# Installing Drawer slides



## Jwhitman (Oct 23, 2020)

I am building a wide kitchen drawer and opted to use a Knape and Vogt drawer slide 8500. This thing has three sliding members and have very vague instructions. I have never installed a slide and the instructions are confusing. Anyone every put one of these in and know the tricks. The instructions just say stuff like install the rest of the screws. the exact terms are insert, adjust and secure. I checked for videos and found nothing. Any help would be appreciated.

Thanks,
J


----------



## Unfinished Projects (Mar 9, 2021)

While you've probably figured out how to install them, I'll tell you that I installed drawer slides like you have and rested my framing square on the bottom of the rail and the short tongue against the front of the cabinet frame, and drew a line inside the cabinet down to the back of the cabinet.
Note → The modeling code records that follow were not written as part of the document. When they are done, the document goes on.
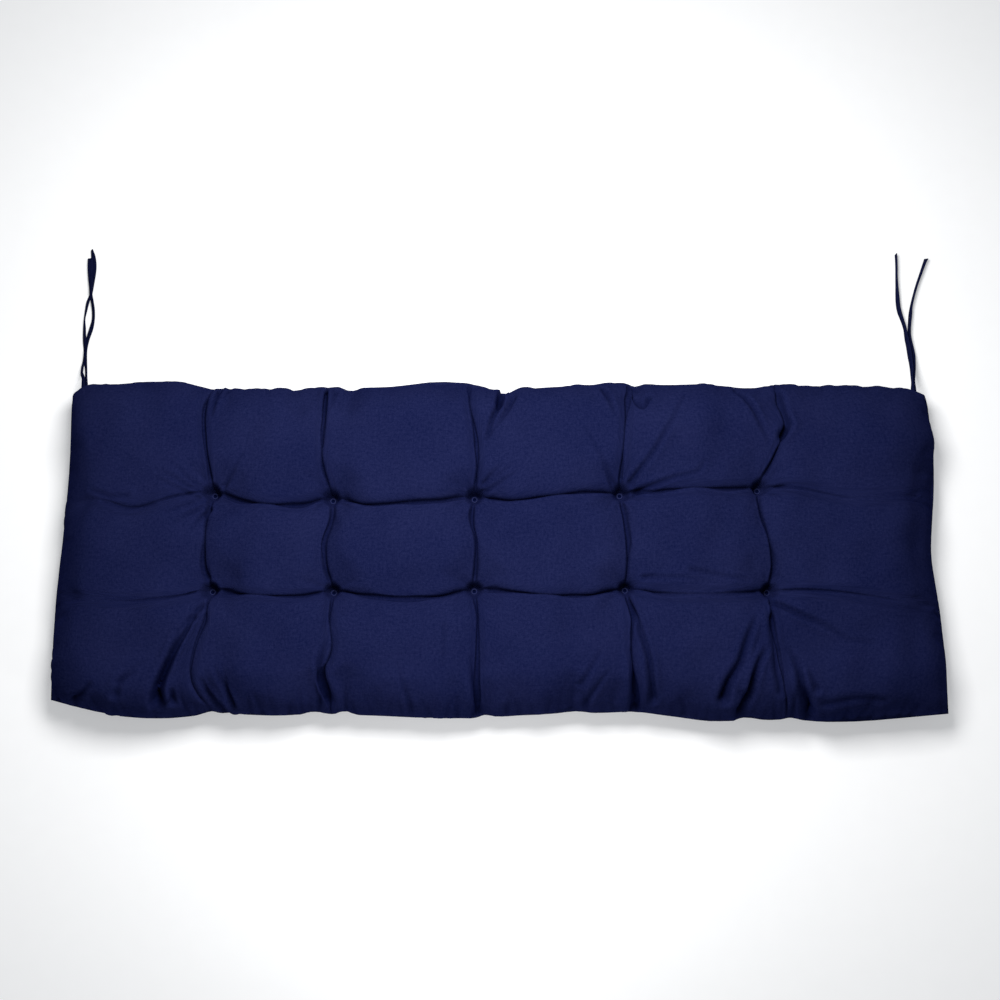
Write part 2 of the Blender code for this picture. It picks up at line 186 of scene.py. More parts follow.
# How far each crease is closed at every half field: front to back for lines 1 to 5, then
# left to right for the front and the back tufts. It is open where the curve is below 0
CLOSED_DOWN = (
    (0.2, 0.4, 1.0, 0.8, 1.0, 0.7, 0.6),
    (0.6, 0.6, 1.0, 0.8, 1.0, 0.6, 0.7),
    (0.6, 0.6, 1.0, 0.9, 1.0, 0.7, 0.3),
    (0.9, 0.8, 1.0, 0.9, 1.0, 0.5, 0.4),
    (0.3, 0.6, 1.0, 1.0, 1.0, 0.9, 0.5),
)
CLOSED_ACROSS = (
    (-0.4, 0.2, 1.0, 0.6, 1.0, 0.6, 1.0, 0.6, 1.0, 0.1, 0.9, 0.40, -0.5),
    (-0.3, 0.35, 1.0, 1.0, 1.0, 1.0, 1.0, 0.9, 1.0, 0.6, 0.9, 0.15, -0.3),
)

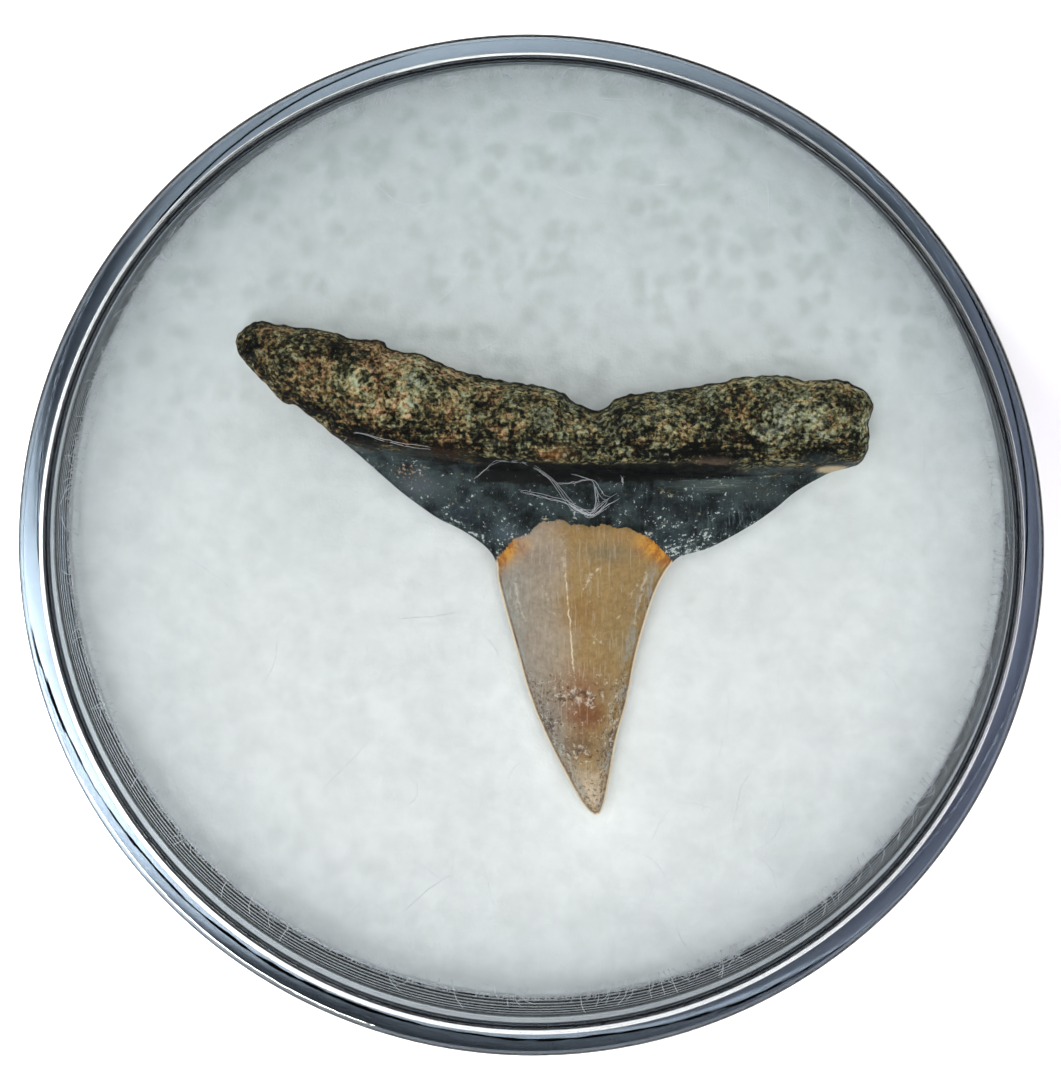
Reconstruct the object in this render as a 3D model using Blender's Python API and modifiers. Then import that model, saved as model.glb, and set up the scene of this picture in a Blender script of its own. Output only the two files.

Placing the slide in place with the line visible through the drawer slide and then using an awl to mark a center. The slide on the drawer will be 1 7/8 inches (1/8 inch clearance). With a line drawn on the side of the drawer and the slide in place, again you mark the hole locations and use your awl to center the holes. It's just enough to get the screw started. Hopefully, the cabinet will be square and when installing the drawer in the opening, it will work with ease. Good, good luck.


----------



## B Coll (Nov 2, 2019)

[email protected] said:


> I am building a wide kitchen drawer and opted to use a Knape and Vogt drawer slide 8500. This thing has three sliding members and have very vague instructions. I have never installed a slide and the instructions are confusing. Anyone every put one of these in and know the tricks. The instructions just say stuff like install the rest of the screws. the exact terms are insert, adjust and secure. I checked for videos and found nothing. Any help would be appreciated.
> 
> Thanks,
> J


KV has good literature and diagrams for all their drawer slides on their website. It will not give you instructions, but it will tell you exact placement and tolerances.


----------